Stripe’s 2025 annual letter lays out five levels of agentic commerce, and what makes the framework stick is that each level isn’t defined by what the AI starts doing. It’s defined by what the human stops doing.

Level 1: Eliminating web forms. You still research and decide. The agent just handles the typing, the checkout fields, the payment details. It’s a clerk, not a buyer.

Level 2: Descriptive search. You stop searching for specific products and start describing situations. “I need back-to-school supplies for a third grader in Chicago, nothing too itchy or tight, he likes KPop and tennis.” The system reasons across weather, materials, sizes, taste, reviews, and delivery timelines.

Level 3: Persistence. You stop reintroducing yourself. The system already knows your preferences from previous interactions. You’re still choosing, but from a set that already reflects your taste and budget.

Level 4: Delegation. You stop choosing altogether. “Get the back-to-school shopping done. Keep it under $400.” The agent handles search, evaluation, and purchase. You set the constraint and walk away.

Level 5: Anticipation. There is no prompt. The system knows the school calendar, your son’s preferences, and your typical budget. You get a notification that the shopping is done. The things you need show up before you ask for them.


What’s Interesting

The jump from Level 3 to Level 4 is the real trust cliff. Levels 1 through 3 are all variations of “help me decide faster.” Level 4 is “decide for me.” That’s not an incremental shift. That’s a fundamentally different relationship between a buyer and a system.

And Level 5 is stranger than it sounds. If the agent is anticipating your needs and executing purchases without a prompt, who is the customer? The human who never asked, or the agent that decided? Marketing, brand, product discovery, the entire funnel that commerce is built on, all of it assumes a human is paying attention at some point. Level 5 removes that assumption.

This connects to the bifurcation data in the same letter: the sorting machine is already accelerating, with winners pulling away across every industry. Agentic commerce could be the mechanism that makes that sorting even faster. If agents are doing the buying, they’ll optimize ruthlessly on price, quality, and reliability. The companies that are already winning on those metrics get more volume. The ones that were surviving on inertia or brand familiarity lose the one thing propping them up: a human who recognized the name.


The Auction Question

Auctions are interesting here because they already sit at Level 4 for some buyers. Proxy bidding, max-bid systems, auto-bid: these are delegation tools. The bidder sets a ceiling and the system executes. We’ve been doing this for years without calling it “agentic.”

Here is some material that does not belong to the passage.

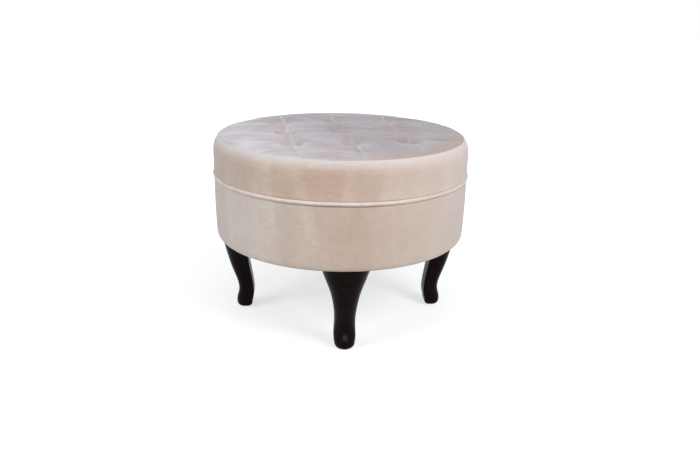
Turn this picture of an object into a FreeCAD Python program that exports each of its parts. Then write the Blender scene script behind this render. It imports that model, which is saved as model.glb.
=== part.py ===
import FreeCAD, Part
import math
import os
import Sketcher

# A round upholstered footstool. Z is up, the origin is on the floor under the middle of the seat,
# the front leg points along -Y. Lengths are millimetres, angles are degrees.

Vector = FreeCAD.Vector
UP = Vector(0, 0, 1)
FULL_TURN = 360
QUARTER_TURN = 90

os.makedirs("parts", exist_ok=True)
doc = FreeCAD.newDocument("footstool")

# Driving dimensions

sizes = {
    # Sewn cover, its padding and the gaps between the layers
    "seat_radius": 274.0,
    "cover_wall": 1.6,
    "soft_gap": 0.3,
    "top_wadding_wall": 10.0,
    "side_wadding_wall": 5.6,
    "under_corner_radius": 7.0,
    "hem_width": 18.0,
    # Cushion above the top board
    "cushion_height": 86.0,
    "crown_fall": 6.5,
    "plateau_radius": 190.0,
    "shoulder_radius": 48.0,
    "shoulder_rise": 29.5,
    # Tufts: a square grid, turned about the middle of the seat
    "tuft_pitch": 120.0,
    "tuft_turn": 6.2,
    "tuft_depth": 12.0,
    "tuft_mouth_radius": 28.0,
    "tuft_seat_radius": 12.0,
    "button_radius": 11.0,
    "button_height": 6.0,
    # Creases between the pillows: how far they lie below the crown along a pleat
    "crease_at_tuft": 8.0,
    "crease_midway": 3.0,
    "crease_outside": 3.0,
    "crease_at_rim": 1.5,
    "crown_lift": 1.0,
    # Twines that pull the tufts down
    "twine_radius": 0.9,
    "twine_hole_radius": 2.5,
    "foam_hole_radius": 5.0,
    "washer_radius": 10.0,
    "washer_thickness": 3.0,
    "knot_radius": 3.0,
    # Piping
    "piping_radius": 4.25,
    "piping_wall": 1.0,
    "piping_stand": 2.85,
    "flange_drop": 15.0,
    # Frame
    "shell_wall": 3.0,
    "fit_gap": 0.3,
    "base_board_thickness": 18.0,
    "top_board_thickness": 15.0,
    "post_height": 101.0,
    "post_width": 40.0,
    "post_depth": 22.0,
    "post_inset": 4.0,
    "post_count": 8,
    # Wood screws and brads
    "screw_radius": 2.0,
    "screw_length": 45.0,
    "screw_head_radius": 4.2,
    "screw_head_height": 3.0,
    "pilot_spare": 3.0,
    "brad_radius": 0.8,
    "brad_length": 20.0,
    # Dust cover and its staples
    "dust_wall": 0.8,
    "dust_overlap": 8.0,
    "staple_width": 10.0,
    "staple_wire": 0.7,
    "staple_depth": 1.2,
    "staple_leg": 8.0,
    "staple_gap": 0.2,
    "staple_inset": 3.4,
    "staple_count": 12,
    # Legs: height, depth and width where they meet the seat, foot's axis inwards from the seat's outside
    "leg_height": 182.7,
    "leg_depth": 56.0,
    "leg_width": 104.0,
    "leg_inset": 54.0,
    "leg_count": 4,
    # Leg fastenings
    "bolt_offset": 16.0,
    "bolt_radius": 4.0,
    "bolt_depth": 40.0,
    "bolt_rise": 12.0,
    "nut_flange_radius": 12.0,
    "nut_flange_thickness": 1.6,
    "nut_barrel_radius": 5.4,
    "nut_barrel_length": 11.0,
    # Glides
    "glide_height": 2.5,
    "glide_radius": 10.0,
    "nail_radius": 1.3,
    "nail_length": 16.0,
}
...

But Level 5 in auctions would mean an agent scanning upcoming sales, recognizing items that match a collector’s profile, bidding within pre-set parameters, and winning lots the buyer never knew were listed. That’s not science fiction. The infrastructure for it mostly exists already.

The question is what that does to the auction experience. Auctions thrive on competition, emotion, the feeling of winning. If agents are bidding against agents, the emotional layer disappears. What’s left is pure market efficiency, which is great for price discovery but terrible for the theater that makes auctions worth attending.


What’s Open

  • At what level does brand stop mattering? If agents are choosing, do they care about brand at all, or just ratings, price, and specs?
  • What does “trust” look like at Level 4? Right now, people barely trust recommendation algorithms. Delegation requires a different order of trust entirely.
  • Is there a Level 6 where the agent sells on your behalf too? Not just buying but liquidating, listing, pricing, negotiating, the full cycle?